Copy every line of the data exactly, leaving nothing out.
──────── Material ────────
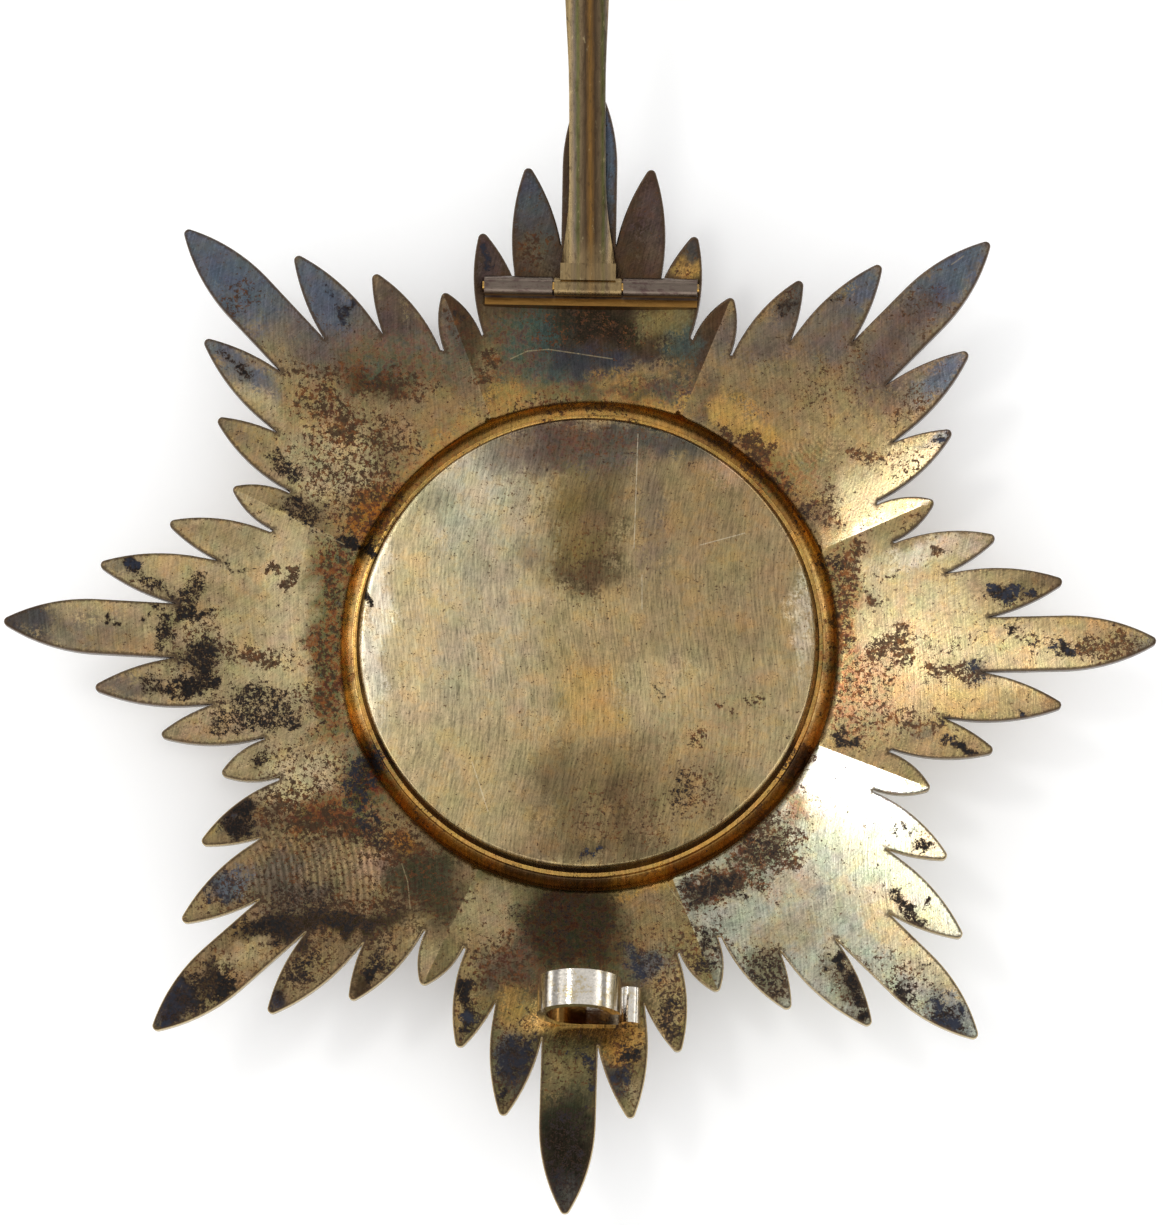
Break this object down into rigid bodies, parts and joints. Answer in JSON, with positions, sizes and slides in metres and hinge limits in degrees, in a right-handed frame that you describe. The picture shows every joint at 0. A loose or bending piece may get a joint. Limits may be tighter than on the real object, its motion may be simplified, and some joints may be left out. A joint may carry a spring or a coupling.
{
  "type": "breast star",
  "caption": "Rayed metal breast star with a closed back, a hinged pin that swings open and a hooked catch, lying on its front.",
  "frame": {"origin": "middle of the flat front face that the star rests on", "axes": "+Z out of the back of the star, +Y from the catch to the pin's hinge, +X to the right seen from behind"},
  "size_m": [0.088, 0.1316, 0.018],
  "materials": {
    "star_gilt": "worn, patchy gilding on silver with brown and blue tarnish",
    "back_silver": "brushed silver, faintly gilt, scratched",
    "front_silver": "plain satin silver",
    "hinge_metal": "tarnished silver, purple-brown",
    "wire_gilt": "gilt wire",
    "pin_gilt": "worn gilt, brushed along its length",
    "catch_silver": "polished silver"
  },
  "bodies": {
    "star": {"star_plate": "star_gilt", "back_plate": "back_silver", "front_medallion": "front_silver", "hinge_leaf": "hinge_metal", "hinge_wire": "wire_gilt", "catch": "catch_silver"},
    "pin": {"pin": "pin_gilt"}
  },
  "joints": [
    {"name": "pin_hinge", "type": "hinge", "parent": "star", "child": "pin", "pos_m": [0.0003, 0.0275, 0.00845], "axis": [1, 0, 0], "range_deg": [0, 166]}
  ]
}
────────
# Task response
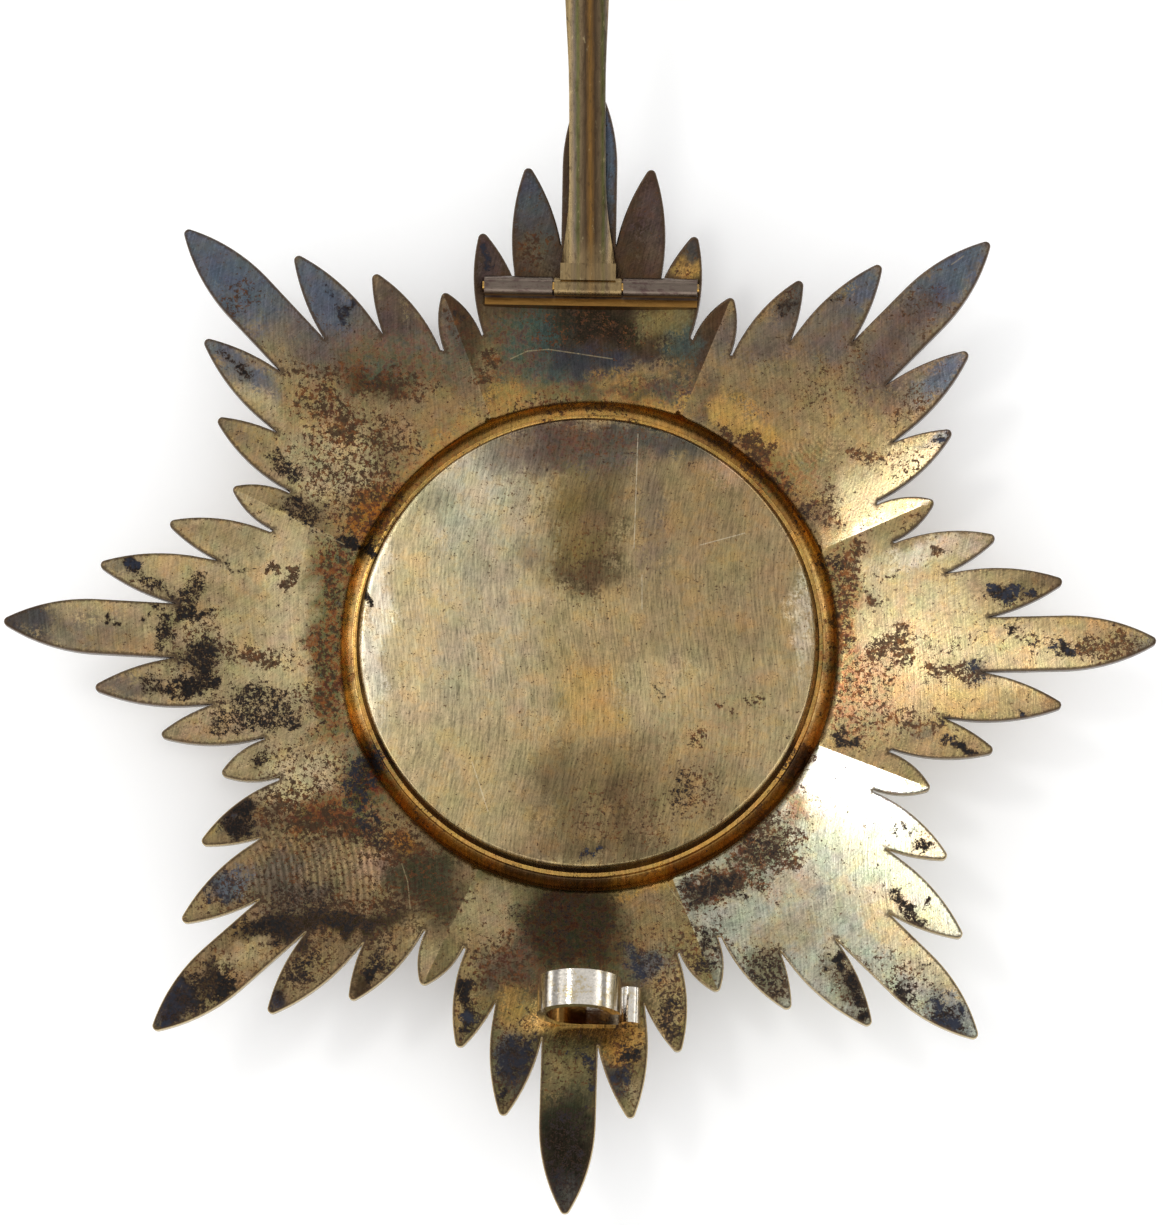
Break this object down into rigid bodies, parts and joints. Answer in JSON, with positions, sizes and slides in metres and hinge limits in degrees, in a right-handed frame that you describe. The picture shows every joint at 0. A loose or bending piece may get a joint. Limits may be tighter than on the real object, its motion may be simplified, and some joints may be left out. A joint may carry a spring or a coupling.
{
  "type": "breast star",
  "caption": "Rayed metal breast star with a closed back, a hinged pin that swings open and a hooked catch, lying on its front.",
  "frame": {"origin": "middle of the flat front face that the star rests on", "axes": "+Z out of the back of the star, +Y from the catch to the pin's hinge, +X to the right seen from behind"},
  "size_m": [0.088, 0.1316, 0.018],
  "materials": {
    "star_gilt": "worn, patchy gilding on silver with brown and blue tarnish",
    "back_silver": "brushed silver, faintly gilt, scratched",
    "front_silver": "plain satin silver",
    "hinge_metal": "tarnished silver, purple-brown",
    "wire_gilt": "gilt wire",
    "pin_gilt": "worn gilt, brushed along its length",
    "catch_silver": "polished silver"
  },
  "bodies": {
    "star": {"star_plate": "star_gilt", "back_plate": "back_silver", "front_medallion": "front_silver", "hinge_leaf": "hinge_metal", "hinge_wire": "wire_gilt", "catch": "catch_silver"},
    "pin": {"pin": "pin_gilt"}
  },
  "joints": [
    {"name": "pin_hinge", "type": "hinge", "parent": "star", "child": "pin", "pos_m": [0.0003, 0.0275, 0.00845], "axis": [1, 0, 0], "range_deg": [0, 166]}
  ]
}